Recently we see issues with huge commits (branch cuts for www) where people received hundreds of emails for the same commit. By checking all the active and archived tasks related to such commits, I saw the following pattern:
- The commit itself is marked as importStatus = 15 which means all the processing was actually done;
- In archived tasks, I see one PhabricatorRepositorySvnCommitMessageParserWorker, one PhabricatorRepositorySvnCommitChangeParserWorker, followed by many PhabricatorRepositoryCommitHeraldWorker, which means that the PhabricatorRepositoryCommitOwnersWorker (who schedule those herald tasks) was never done;
- PhabricatorRepositoryCommitOwnersWorker is always active (for days) with failureCount = 0;
- In daemon log I see a lot of lease expire exception for PhabricatorRepositoryCommitOwnersWorker.
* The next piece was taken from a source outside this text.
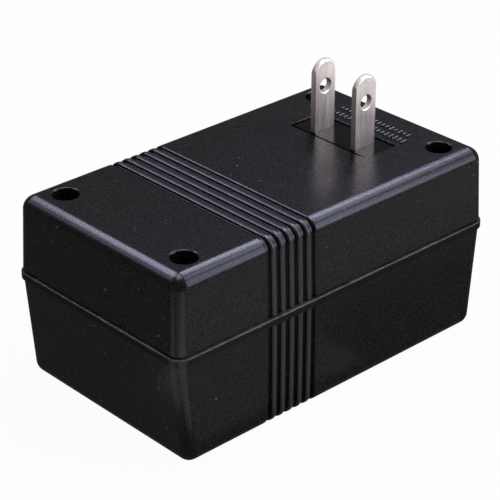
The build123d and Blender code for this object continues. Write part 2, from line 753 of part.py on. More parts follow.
lower_winding, upper_winding = winding_heights()
write("rear_shell", make_rear_shell())
write("front_shell", make_front_shell())
write("case_screws", make_case_screws())
write("blade_carrier", make_blade_carrier())
write("blade_clamp", make_blade_clamp())
write("clamp_screws", make_clamp_screws())
write("plug_blade_left", make_blade(-1))
write("plug_blade_right", make_blade(1))
write("socket_body", make_socket_body())
write("socket_contact_left", make_socket_contact(-1))
write("socket_contact_right", make_socket_contact(1))
write("socket_cover", make_socket_cover())
write("socket_screws", make_socket_screws())
write("core_e_stack", make_core_e_stack())
write("core_i_stack", make_core_i_stack())
write("core_strap", make_core_strap())
write("strap_screws", make_strap_screws())
write("bobbin", make_bobbin())
write("input_winding", make_winding(lower_winding))
write("output_winding", make_winding(upper_winding))
write("winding_tapes", [make_tape(lower_winding), make_tape(upper_winding)])
write("terminal_pins", make_terminal_pins())
write("thermal_cutout", make_thermal_cutout())
for lead_name, lead in make_leads().items():
    write(lead_name, lead)
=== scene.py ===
# %% [markdown]
# A travel voltage converter, dressed in Blender.
#
# The real object is a black moulded case in two halves, with a flat two-blade plug on its rear
# face and an outlet on the face that it lies on. Inside are a small transformer and its wiring.
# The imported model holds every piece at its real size. This lesson gives those pieces their
# finish: softened moulded edges, spark-eroded plastic, nickel, brass, steel, copper and nylon.
# We load the model first, because all that follows is measured from it.

# %% Load the fixed frame
import json
import math
import bmesh
import bpy
from mathutils import Matrix, Vector


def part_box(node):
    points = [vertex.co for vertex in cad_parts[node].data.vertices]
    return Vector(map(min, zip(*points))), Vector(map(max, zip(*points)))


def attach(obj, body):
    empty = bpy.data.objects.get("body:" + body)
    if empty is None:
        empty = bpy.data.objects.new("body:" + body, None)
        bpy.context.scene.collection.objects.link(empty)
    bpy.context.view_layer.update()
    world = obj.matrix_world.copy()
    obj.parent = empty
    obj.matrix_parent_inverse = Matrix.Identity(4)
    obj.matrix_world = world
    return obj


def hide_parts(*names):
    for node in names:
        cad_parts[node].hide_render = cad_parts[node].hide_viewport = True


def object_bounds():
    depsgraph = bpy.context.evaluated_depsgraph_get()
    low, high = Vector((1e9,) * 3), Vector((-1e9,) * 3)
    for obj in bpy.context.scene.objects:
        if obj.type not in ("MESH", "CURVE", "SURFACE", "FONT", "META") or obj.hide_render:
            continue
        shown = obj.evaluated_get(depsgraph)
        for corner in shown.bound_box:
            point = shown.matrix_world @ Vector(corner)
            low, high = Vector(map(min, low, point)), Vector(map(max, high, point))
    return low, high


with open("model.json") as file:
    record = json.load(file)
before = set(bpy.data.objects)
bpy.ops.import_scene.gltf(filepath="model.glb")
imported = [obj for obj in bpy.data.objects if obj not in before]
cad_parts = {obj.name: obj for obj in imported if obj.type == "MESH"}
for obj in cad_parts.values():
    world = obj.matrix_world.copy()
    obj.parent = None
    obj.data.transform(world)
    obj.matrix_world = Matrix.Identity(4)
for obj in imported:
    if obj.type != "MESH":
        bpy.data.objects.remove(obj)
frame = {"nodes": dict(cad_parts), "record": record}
nodes = frame["nodes"]
cad_low, cad_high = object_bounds()
mm = 0.001
print("nodes", len(nodes), "size in mm", [round(v / mm, 2) for v in cad_high - cad_low])

# %% [markdown]
# Places that later steps share could be typed in, but they would be wrong as soon as the model
# changed, so they are read from it. The rear face is the top of the rear shell, the joint of the
# case is the top of the front shell, and the smooth sunk pad round the blades is the top of the
# blade carrier.

# %% Read the places that later steps need
rear_face_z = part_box("rear_shell")[1].z
joint_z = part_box("front_shell")[1].z
pad_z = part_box("blade_carrier")[1].z
blade_low, blade_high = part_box("plug_blade_left")
blade_x = (blade_low.x + blade_high.x) / 2
heights = {"rear face": rear_face_z, "joint": joint_z, "pad": pad_z, "blade tip": blade_high.z}
print("heights in mm", {label: round(height / mm, 2) for label, height in heights.items()})
print("blades at x", round(blade_x / mm, 2), "mm")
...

So to me it looks like the following happened:
- Everything is fine until we schedule the PhabricatorRepositoryCommitOwnersWorker
- PhabricatorRepositoryCommitOwnersWorker actually successfully finished but its running time exceed 60s. Before it finishes, it scheduled the PhabricatorRepositoryCommitHeraldWorker task
- When we try to archive it, the lease expiration exception happened. As a result, it stayed active and will be picked up immediately since it is in the head of the queue
- The two steps above repeat forever until we kill it
I am not sure why we want to check lease expiration when we are archiving the task. For now I am giving the worker a little more time since parsing half million affected path needs some time..